W tym roku kolędnicy misyjni nie odwiedzą domów z powodu epidemii koronawirusa, ale czekają na wiernych w kościołach.
Tradycyjnie w okresie świątecznym nie tylko śpiewamy kolędy w gronie rodzinnym, ale także odwiedzamy domy parafian, do których niesiemy przesłanie misyjne. Ofiary zebrane przy tej okazji od wielu już lat służą diecezjalnym misjonarzom pracującym na różnych kontynentach. Hasło tegorocznej kolędy misyjnej brzmi: „Eitim canapó Tupã napé”, co w języku guarani znaczy: „Radujcie się, bracia, w Panu”.
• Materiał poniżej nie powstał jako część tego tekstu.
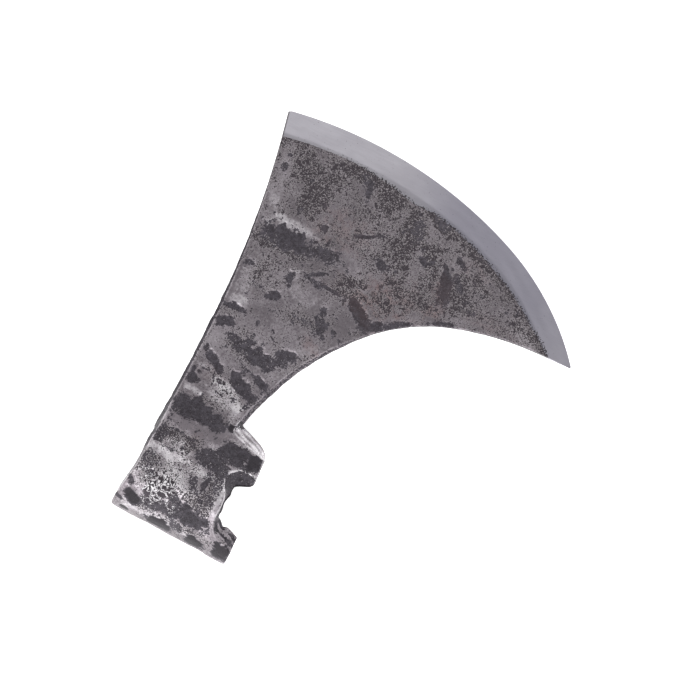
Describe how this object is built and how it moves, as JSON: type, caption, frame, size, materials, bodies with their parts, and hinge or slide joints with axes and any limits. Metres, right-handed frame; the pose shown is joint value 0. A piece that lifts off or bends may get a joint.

- W tym roku ze względów epidemicznych nie ma możliwości kolędowania po domach, dlatego po zakończonej Mszy św. odgrywamy krótką scenkę misyjną - mówi ks. Piotr Gwóźdź, wikariusz w parafii św. Floriana w Uszwi. - Jest nieco inaczej niż dotychczas, ale intencja i cel te same - dodaje z uśmiechem.
- Wspierając wszelkie dzieła, które dokonują się poprzez naszych misjonarzy, sami pośrednio uczestniczymy w zbawczym dziele misyjnym Kościoła - mówi ks. prał. Kudłacz, który dwanaście lat spędził na misjach w Afryce. - Chciałbym, aby ta piękna inicjatywa i dziecięcy zapał zawsze trwały w ich sercach i przyczyniały się do utrwalania i wspierania tego dzieła - dodaje były misjonarz.